筆者が乗船した稚内-サハリン(旧樺太)間を結ぶフェリー「アインス宗谷」から望む稚内港

 稚内へ来て2,3日した頃に樺太へ出る船があった。乗る人皆でお金を出し合い、樺太に着いたら船はソ連人に取られてしまうのだそうだ。同乗者は樺太に家族のある奥さんや子ども等30人ほどだった。本斗か真岡に着く予定らしかったが、出発時からのしけのため、だいぶ南に下った宋仁に流れ着いた。ソ連人に助けを求め、ついに樺太に上陸した。
 私たちは取り調べのためトラックに乗せられて真岡へ向かったが、春先の樺太は雪解けの時期で、道路事情はすこぶる悪い。一日では真岡にたどり着けず、途中我が故郷とも言える南名好に立ち寄った。私たちは皆ずぶぬれだったので、ひとまず着替えをと私の家に皆を案内したところ、ザタラフキンというソ連人の村長が滞在していた。養父母とはおよそ8か月ぶりの再会であるが、なんだかもう10年以上も会っていないような思いがした。それほどに長男と二人、深浦で皆の引き揚げを待つ日々は長く感じたのである。長旅で腹を空かせているだろうと養母は私に「何が食べたい」と尋ねた。「白いご飯とみそ汁が食べたい」と言ったところ、養父と二人でほかほかのご飯が盛られた沢山の茶碗と、味噌汁を鍋ごと持ってきてくれた。「我が子だけに食べさせるわけには」とその場にいた密航者全員の分を用意してくれたのだ。その時の様子は今でも鮮明に覚えている。養父母の人間的な大きさ、優しさを改めて実感した出来事だった。翌日私たちは真岡へ向かい、そこで簡単な取り調べを受け、それぞれの家へ帰された。

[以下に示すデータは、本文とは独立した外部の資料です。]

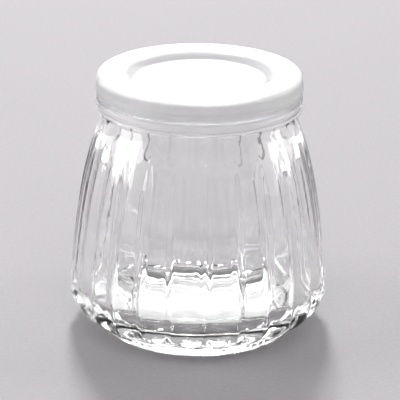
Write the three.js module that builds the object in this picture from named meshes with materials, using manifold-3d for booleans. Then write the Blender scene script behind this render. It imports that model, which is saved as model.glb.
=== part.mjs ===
// Small pudding jar: a heavy clear glass jar with 24 upright ribs, closed by a thin plastic press-on lid.
// Millimetres, +Z up. The origin is the middle of the circle that the jar stands on.

import * as THREE from 'three';
import { mergeVertices } from 'three/addons/utils/BufferGeometryUtils.js';
import Module from 'manifold-3d';

// Ribs: broad rounded bars side by side, with a narrow groove between each two
const RIBS = 24;
const POINTS_PER_RIB = 6;
const RIB_CROWN = 0.4;           // how far the middle of a rib stands out over its edges
const SHOULDER_CROWN = 0.8;      // the same at the widest place, where the ribs are rounder
const SHOULDER_CROWN_Z = 20;     // here the ribs begin to grow rounder downward
const GROOVE_DEPTH = 0.3;
const GROOVE_START = 0.62;       // a groove begins at this share of the way from a rib's middle to its edge
const GROOVE_EDGE = 0.2;         // share of the groove over which its edge is rounded
const RIB_FADE_Z = 47;           // above this the ribs grow flat
const GROOVE_FADE_Z = 44;        // above this the grooves grow shallow and narrow
const GROOVE_TIP_Z = 54;         // here ribs and grooves have died out
const GROOVE_END_ANGLE = 62;     // degrees round the lower shoulder where the ribs begin to run out

// Body, measured over the crests of the ribs
const WIDEST_RADIUS = 33.45;
const WIDEST_Z = 10.8;
const SHOULDER_WIDTH = 7.2;      // the lower shoulder is a quarter of an ellipse
const SHOULDER_HEIGHT = 7.3;
const WALL_LEAN = 0.105;         // the wall leans in by this share of its height
const LEAN_START = 2;
const TUCK = 4.6;                // and tucks in by this much more on its way to the neck
const NECK_ROOT_Z = 58;

// Foot: a low ring with a row of small beads round it
const FOOT_RADIUS = 24.8;
const FOOT_HEIGHT = 1.9;
const FOOT_WAIST_Z = 2.7;        // above this the wall swings out to the shoulder
const FOOT_EDGE = 0.4;
const BEADS = 72;
const BEAD_HEIGHT = 0.35;
const BEAD_LOW = 0.35;           // the beads run between these shares of the foot's height
const BEAD_HIGH = 0.8;
const BEARING_WIDTH = 2.6;
const PUSH_UP = 1.8;             // how far the underside is domed up

// Neck and the bead that the lid is pressed over
const NECK_RADIUS = 24.2;
const NECK_BEAD_RADIUS = 24.9;
const NECK_BEAD_Z = 62.6;
const NECK_BEAD_HALF_HEIGHT = 1.1;
const RIM_Z = 66.5;
const RIM_ROUND = 0.9;

// Inside of the jar
const MOUTH_RADIUS = 21.4;
const WALL_THICKNESS = 3.1;      // from the crest of a rib to the smooth inside
const FLOOR_Z = 6;
const FLOOR_CORNER_WIDTH = 10;   // the floor rises to the wall in a quarter of an ellipse
const FLOOR_CORNER_HEIGHT = 7.4;
const INSIDE_WAIST_Z = 50;       // above this the inside draws in to the mouth,
const INSIDE_BEND_Z = 57;        // most of all here,
const INSIDE_NECK_Z = 59.5;      // and is straight from here up

// Lid
const LID_BOTTOM_Z = 59.2;
const LID_TOP_Z = 68;
const LID_RADIUS = 26.2;
const LID_THICKNESS = 0.8;
const LID_EDGE_ROUND = 1.3;
const LID_HEM_RADIUS = 26.45;
const LID_HEM_HEIGHT = 0.9;
const SKIRT_BAND = 0.2;          // a soft raised band runs round the skirt
const SKIRT_BAND_Z = 64.3;
const SKIRT_BAND_HALF_HEIGHT = 0.9;
const RECESS_RADIUS = 18.7;
const RECESS_FLOOR_RADIUS = 17.1;
const RECESS_DEPTH = 1.9;
const RECESS_FILLET = 0.6;
const RECESS_TURN = 50;          // degrees that its upper and lower fillets turn through
const INNER_BEND = 0.6;          // share of the thickness that the bends inside the lid stand off by

// Fineness of the round surfaces
const SMOOTH_SIDES = 48;
const LID_SIDES = 72;
const ARC_STEPS = 4;
const SHOULDER_STEPS = 6;
const WALL_STEPS = 3;
const FADE_STEPS = 4;
const INSIDE_STEPS = 4;
const BEND_STEPS = 3;
const FILLET_STEPS = 2;
const UNDERSIDE_SHARES = [0.45, 0.8, 1];

const GLASS_COLOUR = 0xeef3f1;
const LID_COLOUR = 0xf3f3f5;

const wasm = await Module();
wasm.setup();

const quarterTurn = Math.PI / 2;

/** Radius over the rib crests at a height between the widest place and the neck. */
function crestRadius(z) {
  const rise = z - WIDEST_Z;
  const lean = WALL_LEAN * (Math.hypot(rise, LEAN_START) - LEAN_START);
  const tuck = TUCK * (rise / (NECK_ROOT_Z - WIDEST_Z)) ** 4;
  return WIDEST_RADIUS - lean - tuck;
}

/** Shape of a groove, 0 beside it and 1 at its bottom, for a place from 0 on the crest to 1 in the groove. */
function grooveShape(across) {
  const inward = Math.max(0, (across - GROOVE_START) / (1 - GROOVE_START));
  const hollow = 1 - (1 - inward) ** 2;
  return hollow * THREE.MathUtils.smoothstep(inward, 0, GROOVE_EDGE);
}

/** How far a rib is rounded off at a height on the wall or the shoulder. */
function crownAt(z) {
  const share = 1 - THREE.MathUtils.smoothstep(z, WIDEST_Z, SHOULDER_CROWN_Z);
  return THREE.MathUtils.lerp(RIB_CROWN, SHOULDER_CROWN, share);
}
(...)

 振り返ると、我ながらよく樺太へ行ったものだと今でも思い出すだけで身震いがする。海は大しけで、途中何度も死ぬかと思った。船はよくわからないが、サンパという木造の漁船のようなもので、車のエンジンを着けたとても簡単な造りのものだった。屋根がないので凶器のごとき波しぶきがざばん、ざばんと容赦なく打ち付けてくる。時間は定かではないが、10時間以上かかったのではないだろうか。長男も1944年5月誕生、翌年8月終戦とともに青森へ引き揚げ、翌々年4月再渡樺と生まれてから目まぐるしい日々を送った。船中よくおしっこもせずに我慢したものだ。記憶にはないだろう。